▶ WHAT IS ASKED:
Take the listing and print it in full, exactly as given.

^^^^

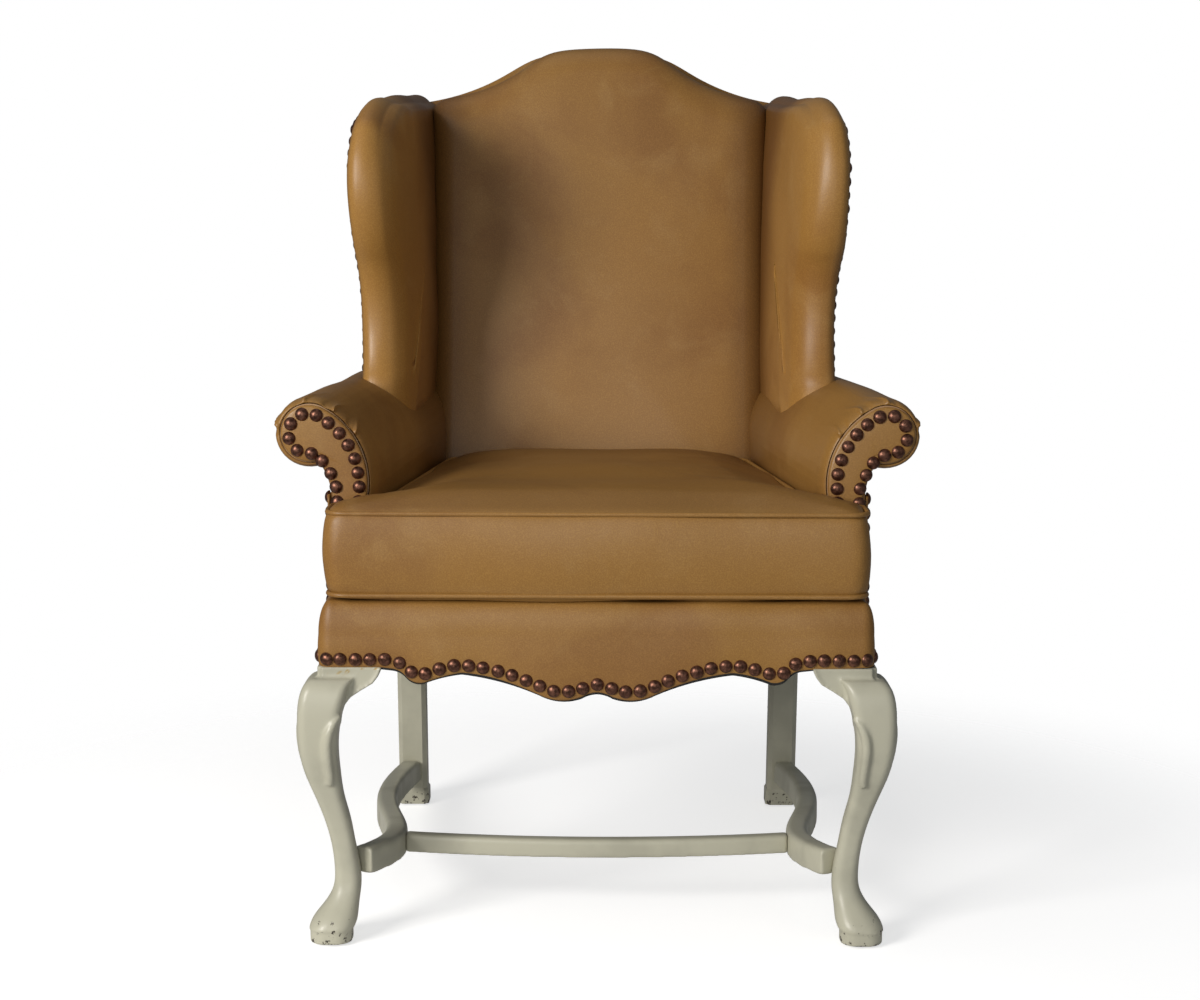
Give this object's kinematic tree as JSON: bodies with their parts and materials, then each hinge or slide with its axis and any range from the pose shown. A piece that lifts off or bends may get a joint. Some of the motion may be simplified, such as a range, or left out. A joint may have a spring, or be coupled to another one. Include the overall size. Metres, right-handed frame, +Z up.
{
  "type": "wingback armchair",
  "caption": "Leather wingback armchair with a camel crest, scrolled arms, nailed trim, a loose T-shaped seat cushion and painted cabriole legs joined by stretchers.",
  "frame": {"origin": "centre of the chair's outline on the floor", "axes": "+Z up, the chair faces -Y, +X to the right of someone looking at its front"},
  "size_m": [0.772, 0.7833, 1.0871],
  "materials": {
    "leather": "tan aniline leather, mottled, soft satin sheen",
    "painted_wood": "greige paint on carved hardwood, satin, worn at the edges",
    "frame_wood": "bare hardwood",
    "padding": "foam and batting",
    "nail_bronze": "antique bronze domed heads",
    "spring_steel": "plain wire",
    "lining": "black woven lining",
    "webbing": "jute",
    "glide": "nylon"
  },
  "bodies": {
    "chair": {"arm_cover_left": "leather", "arm_cover_right": "leather", "arm_facing_left": "leather", "arm_facing_right": "leather", "arm_pad_left": "padding", "arm_pad_right": "padding", "arm_rail_left": "frame_wood", "arm_rail_right": "frame_wood", "arm_stump_left": "frame_wood", "arm_stump_right": "frame_wood", "back_pad": "padding", "back_post_left": "painted_wood", "back_post_right": "painted_wood", "back_seat_rail": "frame_wood", "back_stay_rail": "frame_wood", "back_webbing": "webbing", "corner_block_screws": "spring_steel", "corner_blocks": "frame_wood", "crest_rail": "frame_wood", "cross_stretcher": "painted_wood", "deck_cover": "leather", "deck_pad": "padding", "dust_cover": "lining", "foot_glides": "glide", "front_border_cover": "leather", "front_border_pad": "padding", "front_leg_left": "painted_wood", "front_leg_right": "painted_wood", "front_seat_rail": "frame_wood", "inside_back_cover": "leather", "knee_blocks_left": "painted_wood", "knee_blocks_right": "painted_wood", "nails_arm_facings": "nail_bronze", "nails_front_border": "nail_bronze", "nails_outside_arms": "nail_bronze", "nails_outside_back": "nail_bronze", "nails_wings": "nail_bronze", "outside_arm_cover_left": "leather", "outside_arm_cover_right": "leather", "outside_back_cover": "leather", "outside_wing_cover_left": "leather", "outside_wing_cover_right": "leather", "seat_springs": "spring_steel", "side_seat_rail_left": "frame_wood", "side_seat_rail_right": "frame_wood", "side_stretcher_left": "painted_wood", "side_stretcher_right": "painted_wood", "spring_clips": "spring_steel", "wing_cover_left": "leather", "wing_cover_right": "leather", "wing_pad_left": "padding", "wing_pad_right": "padding", "wing_top_rail_left": "frame_wood", "wing_top_rail_right": "frame_wood", "wing_upright_left": "frame_wood", "wing_upright_right": "frame_wood"},
    "cushion": {"cushion_core": "padding", "cushion_cover": "leather", "cushion_welts": "leather"}
  },
  "joints": [
    {"name": "cushion_lift", "type": "slide", "parent": "chair", "child": "cushion", "axis": [0, 0, 1], "range_m": [0, 0.3]}
  ]
}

^^^^

▶ FINISHED TASK:
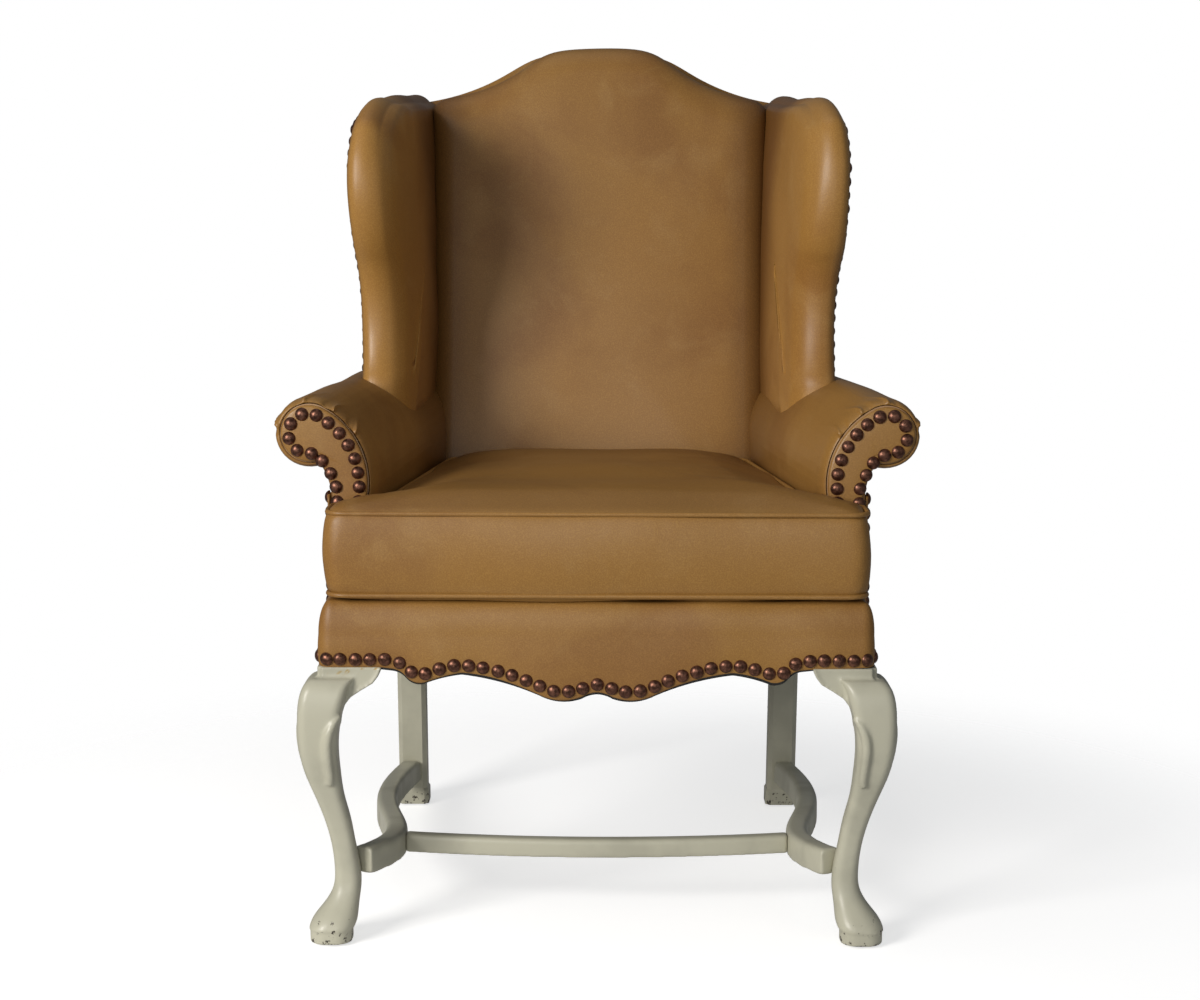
Give this object's kinematic tree as JSON: bodies with their parts and materials, then each hinge or slide with its axis and any range from the pose shown. A piece that lifts off or bends may get a joint. Some of the motion may be simplified, such as a range, or left out. A joint may have a spring, or be coupled to another one. Include the overall size. Metres, right-handed frame, +Z up.
{
  "type": "wingback armchair",
  "caption": "Leather wingback armchair with a camel crest, scrolled arms, nailed trim, a loose T-shaped seat cushion and painted cabriole legs joined by stretchers.",
  "frame": {"origin": "centre of the chair's outline on the floor", "axes": "+Z up, the chair faces -Y, +X to the right of someone looking at its front"},
  "size_m": [0.772, 0.7833, 1.0871],
  "materials": {
    "leather": "tan aniline leather, mottled, soft satin sheen",
    "painted_wood": "greige paint on carved hardwood, satin, worn at the edges",
    "frame_wood": "bare hardwood",
    "padding": "foam and batting",
    "nail_bronze": "antique bronze domed heads",
    "spring_steel": "plain wire",
    "lining": "black woven lining",
    "webbing": "jute",
    "glide": "nylon"
  },
  "bodies": {
    "chair": {"arm_cover_left": "leather", "arm_cover_right": "leather", "arm_facing_left": "leather", "arm_facing_right": "leather", "arm_pad_left": "padding", "arm_pad_right": "padding", "arm_rail_left": "frame_wood", "arm_rail_right": "frame_wood", "arm_stump_left": "frame_wood", "arm_stump_right": "frame_wood", "back_pad": "padding", "back_post_left": "painted_wood", "back_post_right": "painted_wood", "back_seat_rail": "frame_wood", "back_stay_rail": "frame_wood", "back_webbing": "webbing", "corner_block_screws": "spring_steel", "corner_blocks": "frame_wood", "crest_rail": "frame_wood", "cross_stretcher": "painted_wood", "deck_cover": "leather", "deck_pad": "padding", "dust_cover": "lining", "foot_glides": "glide", "front_border_cover": "leather", "front_border_pad": "padding", "front_leg_left": "painted_wood", "front_leg_right": "painted_wood", "front_seat_rail": "frame_wood", "inside_back_cover": "leather", "knee_blocks_left": "painted_wood", "knee_blocks_right": "painted_wood", "nails_arm_facings": "nail_bronze", "nails_front_border": "nail_bronze", "nails_outside_arms": "nail_bronze", "nails_outside_back": "nail_bronze", "nails_wings": "nail_bronze", "outside_arm_cover_left": "leather", "outside_arm_cover_right": "leather", "outside_back_cover": "leather", "outside_wing_cover_left": "leather", "outside_wing_cover_right": "leather", "seat_springs": "spring_steel", "side_seat_rail_left": "frame_wood", "side_seat_rail_right": "frame_wood", "side_stretcher_left": "painted_wood", "side_stretcher_right": "painted_wood", "spring_clips": "spring_steel", "wing_cover_left": "leather", "wing_cover_right": "leather", "wing_pad_left": "padding", "wing_pad_right": "padding", "wing_top_rail_left": "frame_wood", "wing_top_rail_right": "frame_wood", "wing_upright_left": "frame_wood", "wing_upright_right": "frame_wood"},
    "cushion": {"cushion_core": "padding", "cushion_cover": "leather", "cushion_welts": "leather"}
  },
  "joints": [
    {"name": "cushion_lift", "type": "slide", "parent": "chair", "child": "cushion", "axis": [0, 0, 1], "range_m": [0, 0.3]}
  ]
}